Parole dette a nuora perché suocera intenda. Cioè la ministra leghista degli Affari regionali Erika Stefani. Non dovrà apportare solo qualche correzione qua e là al testo pasticciato portato in Consiglio dei ministri martedì scorso. Lo dovrà riscrivere di sana pianta, cancellare proprio quei punti che ritiene cruciali. Un’autonomia differenziata ma non troppo, insomma.
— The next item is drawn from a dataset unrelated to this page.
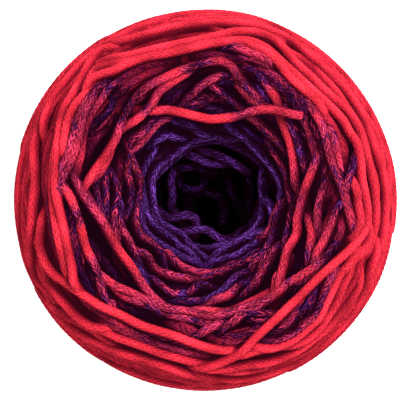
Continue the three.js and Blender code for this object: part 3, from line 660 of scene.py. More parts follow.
# Red ones of the outer crown
RED_CORDS = [
    [(-56.8, 16, 3), (-58.3, 8), (-58.8, 0), (-58.7, -6), (-58, -12), (-56.5, -19), (-53.5, -26),
     (-49.5, -33)],
    [(-58.8, 14, 3), (-56.8, 20), (-53.5, 27), (-49.5, 33.7), (-45, 39.7), (-40, 44.8), (-34.5, 49),
     (-28, 52.5)],
    [(-37, 45, 3), (-29, 50.8), (-20, 55), (-10, 58), (0, 59.3), (9, 58.8), (17, 57), (26, 53.2),
     (34, 48.3), (41, 42.6), (47, 36), (52, 28.5), (55.8, 20.5), (58.5, 12), (59.9, 4), (60, -4),
     (58.9, -12)],
    [(58.7, -8, 3), (57.5, -15), (55.5, -22), (52.5, -29), (48.5, -35.5), (43.5, -41.5), (38, -46.5),
     (32, -50.5), (25, -54.5)],
    [(-55, -26, 3), (-50, -34.5), (-44.6, -40), (-40.4, -44), (-36, -47.5), (-30, -51), (-22, -54.5),
     (-14, -57), (-5, -58.8)],
    [(-52.3, 22, 3), (-49.8, 29), (-46.5, 34.8), (-42.5, 39.8), (-38.5, 43.8), (-34, 47), (-28.5, 49.5)],
    [(-45.5, 15, 3), (-44.8, 20), (-43.5, 26), (-41, 31.3), (-38, 36.2), (-35, 40), (-31, 43)],
    [(-47, 36, 3), (-50, 30), (-52.6, 24), (-54.2, 18), (-54.8, 10), (-54.9, 2), (-55.1, -5),
     (-55.4, -12), (-55.2, -18), (-53.6, -24), (-51, -29)],
    [(-34.5, 48, 3), (-28, 50), (-21, 52.2), (-12, 54.8), (-3, 56.2), (6, 56.6), (14, 55.9), (21, 54),
     (27.8, 50.5), (34.5, 45), (40, 40.2), (45, 35.2), (48.6, 30.3), (51.3, 25), (53.3, 19.5), (55.4, 13),
     (57, 7), (57.6, 1), (57.4, -5), (56.5, -12), (54.5, -19)],
    [(-34, 44.5, 3), (-29, 46.2), (-23.5, 47.8), (-17, 49.6), (-10.5, 51.2), (-4, 52.4), (3, 53.5),
     (10, 53.9), (16, 53.6), (21.5, 51.7), (26.5, 47.6), (30.6, 44.2), (35.2, 40), (39, 36.2), (43, 32.3),
     (47, 28), (49.8, 23), (51.8, 17), (53.6, 11), (54.8, 5), (55.2, -1), (54.9, -8), (53.4, -15)],
    [(47.8, 6, 3), (49, 1.5, 2.9), (49.7, -3), (49.5, -7.5), (48, -12)],
    [(-46.5, 27, 3), (-48.1, 21), (-49.2, 14), (-49.6, 7), (-49.3, 0), (-48.9, -5), (-48.2, -10),
     (-47.2, -15), (-46.2, -20), (-45.3, -24.5)],
    [(-39.5, 37.5, 3), (-36, 41.8), (-31.5, 43.4), (-26.5, 44.7), (-21, 46), (-15.5, 47), (-10, 48.3),
     (-4.5, 50), (1.5, 51.5), (8, 52.3), (14.5, 52), (19.5, 50), (23.6, 46.9), (27.6, 43.4), (31, 40.2),
     (34.7, 36.8), (38.7, 33.2), (42.4, 29.5), (45.6, 26), (47.8, 21.8), (49.2, 16.5), (50.2, 11),
     (51.8, 5.5), (52.8, 0), (53.3, -5), (53, -11), (51.6, -17)],
    [(-38.5, 36, 3), (-35.5, 39), (-31, 41), (-27, 42.6), (-23, 44.3), (-19, 45.6), (-14, 46.6),
     (-9, 47.6), (-3.5, 48.9), (2.5, 50.2), (8.5, 51), (14, 50.6), (18.5, 48.4), (22.5, 45.2), (26, 41.8),
     (29.3, 38.6), (32.5, 35.7), (35.8, 32.5), (38.5, 29.5)],
    [(55.5, -14, 3), (53.5, -20), (51.5, -26.5), (48.5, -33), (44.5, -38.5), (40, -43.2), (35.5, -47.2),
     (30, -50.7), (24, -53.6), (17, -55.7), (9.8, -56.9), (3, -56.4), (-3, -55.2)],
    [(-50.5, -31.5, 3), (-48.5, -33.6), (-44.6, -35.8), (-41, -38.1), (-37.3, -40.4), (-33.4, -42.4),
     (-29.2, -44.4), (-25, -45.9), (-19.4, -47.9), (-13.8, -50), (-8, -51.6), (-2, -53.2), (4, -54.2),
     (10, -54.5), (16, -53.9), (22, -52)],
    [(-49.5, -34, 3), (-45, -38.2), (-40, -42), (-34, -45.4), (-26, -48.8), (-18, -51.6), (-10, -54),
     (-3, -55.8), (4, -57)],
    [(-52.5, -18, 3), (-50.8, -22), (-49.3, -26.6), (-47, -30.3), (-44.3, -33.4), (-42, -36),
     (-39.3, -38.3), (-36.5, -40), (-33, -41.6)],
    [(-53.6, -7, 3), (-53.1, -13), (-51.5, -18.5), (-48.8, -23), (-45.2, -26.8), (-41.2, -29.8),
     (-37.5, -32.2), (-33, -34.4), (-29, -36.1), (-25, -38), (-20.5, -40.3), (-15.4, -41.9),
     (-9.8, -43.6), (-4.2, -45.8), (1.4, -47.7), (7, -48.8), (10.7, -48.8)],
    [(-31, 50, 3), (-34.5, 46), (-38, 41.7), (-41.3, 36.7), (-44, 31.5), (-45.8, 26), (-46.9, 20),
     (-47.7, 13), (-47.9, 7), (-47.4, 1), (-46.5, -4), (-45.5, -9.5), (-44.5, -14.8), (-43.3, -20.3),
     (-42.2, -25), (-41.2, -29)],
    [(50.8, -24, 3), (48.8, -29), (46, -33), (43.3, -36.2), (39.8, -40.3), (36, -43.8), (32, -46.6),
     (27, -49.3), (21, -51.6), (15.4, -52.6), (9.8, -53.3), (4, -53.8), (-2, -53.6)],
    [(53.2, -9, 3), (52.3, -12.5), (50.3, -15.8), (48.4, -19.5), (46.9, -24.5), (45.2, -28.4),
     (43.2, -32.2), (41.2, -35.6), (38.3, -39.3), (35, -42.7), (31, -45.4), (26, -47.2), (20, -48.7),
     (14, -49.7), (9, -50.5)],
    [(49.3, -15.5, 3), (47, -19), (44.8, -23), (42.9, -27), (41, -30.8), (39, -34.4), (36.5, -37.9),
     (33.5, -40.7), (30.5, -43.2), (27.5, -45.2), (23, -46.9), (18, -48)],
    [(52.5, -5.5, 3), (51.6, -8.3), (49.8, -11.6), (47.3, -14.9), (44.6, -17.8), (41.8, -20.3),
     (39, -22.8), (36.2, -25.3), (33.4, -28), (30.6, -30.8), (27.8, -33.5), (25, -36.2), (22.2, -38.9),
     (19.4, -41.5), (16.6, -44.2), (13.8, -46.8), (10.6, -49.3), (6.5, -51.2), (2, -52.8), (-3, -53.9)],
]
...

Più simile a quella chiesta dall’Emilia-Romagna, che chiede il trasferimento delle competenze su 15 materie lasciando fuori l’istruzione e senza costi aggiuntivi per le casse dello Stato, che alla Catalogna.
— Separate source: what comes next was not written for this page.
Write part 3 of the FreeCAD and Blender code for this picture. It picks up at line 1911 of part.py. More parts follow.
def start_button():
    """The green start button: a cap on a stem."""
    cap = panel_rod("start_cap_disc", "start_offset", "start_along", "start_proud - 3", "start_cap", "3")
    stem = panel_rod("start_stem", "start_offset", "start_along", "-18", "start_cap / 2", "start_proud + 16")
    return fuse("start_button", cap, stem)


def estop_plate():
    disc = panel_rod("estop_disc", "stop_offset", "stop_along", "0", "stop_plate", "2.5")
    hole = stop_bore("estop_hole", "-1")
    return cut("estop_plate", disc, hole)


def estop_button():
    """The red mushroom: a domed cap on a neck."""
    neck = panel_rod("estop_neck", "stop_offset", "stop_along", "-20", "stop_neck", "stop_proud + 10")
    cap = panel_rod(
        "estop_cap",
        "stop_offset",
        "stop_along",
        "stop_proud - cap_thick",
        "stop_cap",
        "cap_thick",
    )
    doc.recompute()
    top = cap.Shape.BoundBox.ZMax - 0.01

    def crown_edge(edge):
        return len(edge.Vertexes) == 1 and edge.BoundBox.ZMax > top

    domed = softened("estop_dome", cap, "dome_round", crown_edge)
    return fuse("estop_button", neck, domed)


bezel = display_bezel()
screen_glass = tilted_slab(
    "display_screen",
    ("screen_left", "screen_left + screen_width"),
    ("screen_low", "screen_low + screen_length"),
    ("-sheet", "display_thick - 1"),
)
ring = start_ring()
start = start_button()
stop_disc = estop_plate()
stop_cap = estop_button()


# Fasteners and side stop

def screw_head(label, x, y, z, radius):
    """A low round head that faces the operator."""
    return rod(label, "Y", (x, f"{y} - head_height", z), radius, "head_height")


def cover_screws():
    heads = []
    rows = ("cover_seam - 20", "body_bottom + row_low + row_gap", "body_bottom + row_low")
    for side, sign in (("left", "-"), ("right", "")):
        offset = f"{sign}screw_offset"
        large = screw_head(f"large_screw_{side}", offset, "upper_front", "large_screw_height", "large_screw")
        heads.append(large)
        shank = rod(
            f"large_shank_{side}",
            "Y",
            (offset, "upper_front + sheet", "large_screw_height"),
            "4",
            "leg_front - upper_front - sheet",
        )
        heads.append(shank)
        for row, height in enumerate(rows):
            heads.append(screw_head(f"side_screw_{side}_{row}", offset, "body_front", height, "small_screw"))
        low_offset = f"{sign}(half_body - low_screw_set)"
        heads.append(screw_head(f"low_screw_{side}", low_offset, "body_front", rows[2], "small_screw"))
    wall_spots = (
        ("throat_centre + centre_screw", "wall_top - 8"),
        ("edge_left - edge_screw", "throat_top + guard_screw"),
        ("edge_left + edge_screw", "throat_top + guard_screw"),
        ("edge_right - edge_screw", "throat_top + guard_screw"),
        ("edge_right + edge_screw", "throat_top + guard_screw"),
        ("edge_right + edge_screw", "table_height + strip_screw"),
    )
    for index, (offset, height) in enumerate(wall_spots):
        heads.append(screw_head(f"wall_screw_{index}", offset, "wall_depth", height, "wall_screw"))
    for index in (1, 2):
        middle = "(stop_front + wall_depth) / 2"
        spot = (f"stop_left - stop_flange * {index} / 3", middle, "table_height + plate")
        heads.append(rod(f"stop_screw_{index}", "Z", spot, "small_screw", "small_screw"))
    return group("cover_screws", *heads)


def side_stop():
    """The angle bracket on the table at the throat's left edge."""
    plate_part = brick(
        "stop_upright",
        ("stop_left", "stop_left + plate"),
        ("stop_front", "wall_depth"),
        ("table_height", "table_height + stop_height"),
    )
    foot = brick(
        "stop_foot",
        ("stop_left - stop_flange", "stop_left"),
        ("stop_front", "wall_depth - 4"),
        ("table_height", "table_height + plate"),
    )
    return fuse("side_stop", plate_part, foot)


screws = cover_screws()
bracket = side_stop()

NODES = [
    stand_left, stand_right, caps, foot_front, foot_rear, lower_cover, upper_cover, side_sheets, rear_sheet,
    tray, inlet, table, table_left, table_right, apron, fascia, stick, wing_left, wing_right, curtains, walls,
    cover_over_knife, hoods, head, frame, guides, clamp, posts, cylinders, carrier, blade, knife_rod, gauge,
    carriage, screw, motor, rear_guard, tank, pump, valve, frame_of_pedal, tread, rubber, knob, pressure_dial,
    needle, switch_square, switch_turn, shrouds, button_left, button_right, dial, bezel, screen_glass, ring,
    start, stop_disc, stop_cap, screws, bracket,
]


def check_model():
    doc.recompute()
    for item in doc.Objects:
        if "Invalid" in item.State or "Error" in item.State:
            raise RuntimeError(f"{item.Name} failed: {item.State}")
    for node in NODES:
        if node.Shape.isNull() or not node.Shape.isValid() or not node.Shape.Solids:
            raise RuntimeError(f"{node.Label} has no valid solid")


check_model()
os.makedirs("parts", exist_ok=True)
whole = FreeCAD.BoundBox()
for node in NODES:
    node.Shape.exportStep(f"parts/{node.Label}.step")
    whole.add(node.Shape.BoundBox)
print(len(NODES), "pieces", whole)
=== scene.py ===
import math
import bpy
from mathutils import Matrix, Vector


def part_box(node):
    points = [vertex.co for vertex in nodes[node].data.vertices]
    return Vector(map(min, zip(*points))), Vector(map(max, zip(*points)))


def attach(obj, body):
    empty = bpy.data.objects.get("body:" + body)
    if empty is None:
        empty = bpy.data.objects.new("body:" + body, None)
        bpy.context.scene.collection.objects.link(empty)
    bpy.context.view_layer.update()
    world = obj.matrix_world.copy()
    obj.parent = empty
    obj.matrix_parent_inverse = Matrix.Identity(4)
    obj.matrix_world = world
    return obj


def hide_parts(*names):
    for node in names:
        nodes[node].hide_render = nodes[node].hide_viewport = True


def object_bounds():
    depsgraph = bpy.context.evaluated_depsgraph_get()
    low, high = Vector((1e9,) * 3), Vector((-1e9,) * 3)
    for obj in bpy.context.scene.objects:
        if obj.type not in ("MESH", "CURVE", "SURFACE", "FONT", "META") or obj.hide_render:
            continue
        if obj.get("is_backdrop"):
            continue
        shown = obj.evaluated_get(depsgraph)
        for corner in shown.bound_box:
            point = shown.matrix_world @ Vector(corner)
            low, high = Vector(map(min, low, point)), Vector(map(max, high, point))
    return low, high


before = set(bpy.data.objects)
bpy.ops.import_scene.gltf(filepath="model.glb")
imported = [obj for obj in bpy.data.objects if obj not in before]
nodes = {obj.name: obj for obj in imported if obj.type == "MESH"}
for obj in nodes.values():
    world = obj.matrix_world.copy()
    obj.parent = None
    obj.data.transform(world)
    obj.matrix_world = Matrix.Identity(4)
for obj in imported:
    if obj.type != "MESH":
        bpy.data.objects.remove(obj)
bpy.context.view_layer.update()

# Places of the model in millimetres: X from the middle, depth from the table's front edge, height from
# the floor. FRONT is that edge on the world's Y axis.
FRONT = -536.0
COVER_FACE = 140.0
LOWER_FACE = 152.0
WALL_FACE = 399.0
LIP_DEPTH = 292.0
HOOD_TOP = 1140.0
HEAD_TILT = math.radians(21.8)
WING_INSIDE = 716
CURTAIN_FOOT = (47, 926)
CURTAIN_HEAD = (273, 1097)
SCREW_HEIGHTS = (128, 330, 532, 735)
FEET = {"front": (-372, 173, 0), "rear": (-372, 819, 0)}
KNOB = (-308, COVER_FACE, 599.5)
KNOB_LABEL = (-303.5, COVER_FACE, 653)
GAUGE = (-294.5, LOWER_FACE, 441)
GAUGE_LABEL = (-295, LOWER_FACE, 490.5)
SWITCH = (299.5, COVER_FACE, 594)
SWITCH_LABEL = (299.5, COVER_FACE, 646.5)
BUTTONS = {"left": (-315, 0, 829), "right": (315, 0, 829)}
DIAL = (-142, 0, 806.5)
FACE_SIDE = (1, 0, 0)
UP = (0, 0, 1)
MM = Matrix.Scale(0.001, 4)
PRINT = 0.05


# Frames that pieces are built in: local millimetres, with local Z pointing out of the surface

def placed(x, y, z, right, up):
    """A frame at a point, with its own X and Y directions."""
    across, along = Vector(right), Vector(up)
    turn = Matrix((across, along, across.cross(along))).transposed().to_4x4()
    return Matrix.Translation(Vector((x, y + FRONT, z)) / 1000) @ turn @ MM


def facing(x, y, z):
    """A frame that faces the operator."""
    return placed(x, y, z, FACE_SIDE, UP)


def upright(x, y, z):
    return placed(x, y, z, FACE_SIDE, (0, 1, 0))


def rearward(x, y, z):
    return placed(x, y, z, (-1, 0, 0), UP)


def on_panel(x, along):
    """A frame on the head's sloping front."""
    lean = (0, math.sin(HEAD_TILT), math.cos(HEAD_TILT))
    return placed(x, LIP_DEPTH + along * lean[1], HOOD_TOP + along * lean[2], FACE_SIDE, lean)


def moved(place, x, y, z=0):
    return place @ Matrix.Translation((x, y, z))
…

Il tentativo – scomposto – della ministra leghista è riuscito a mettere d’accordo personalità politiche tra loro molto diverse per origine e provenienza.

ITALIA SPACCATA IN TRE

Mara Carfagna, coordinatrice nazionale di Forza Italia, ad esempio, non ha nulla contro un moderato federalismo che tenga conto della diversità dei territori.  Il resto però non le va giù: «Bisogna far sì che anche quelli più poveri, con minor capacità fiscale, dove quindi si versa meno, possano aver accesso ad asili nido, scuole, trasporti». Sembrerebbero parole scontate, l’enunciazione dell’art. 3 della Costituzione. Eppure sono suonate come parole forti. «Usare i meccanismi costituzionali per consumare forme più o meno velate di secessione è una follia – ha detto ancora la vice-presidente della Camera – Avremmo  regioni a statuto speciale,  regioni autonome e  altre regioni. Spaccheremmo l’Italia in 3 e questo non è possibile».     

Laura Castelli, vice-ministro all’Economia, è entrata nel dettaglio quasi a voler indicare i punti cruciali sui quali un accordo con l’alleato di governo è molto lontano. «Dobbiamo superare alcune questioni reali che non sono capricci, molti di questi punti non sono mai stati affrontati. Sull’autonomia incombe il problema della spesa pubblica, la richiesta di fondi che oggi sono ripartiti su base progettuale o con altri criteri e che invece ci viene chiesto di gestire su base regionale».

Sull’altro fronte prevale irritazione per il colpo di mano che poteva esserci e non c‘è stato. La Stefani in queste ore è stata di fatto commissariata. I tecnici sono al lavoro per annacquare e rendere più presentabile il testo da riproporre mercoledì prossimo in Cdm. In quanto al governatore lombardo Attilio Fontana, forse il più deluso per lo stop   alla secessione, le parole urticanti delle prime ore sono state sostituite da un fideistico ottimismo: «Salvini è una persona seria: il processo di Autonomia andrà in porto. Io mi fido».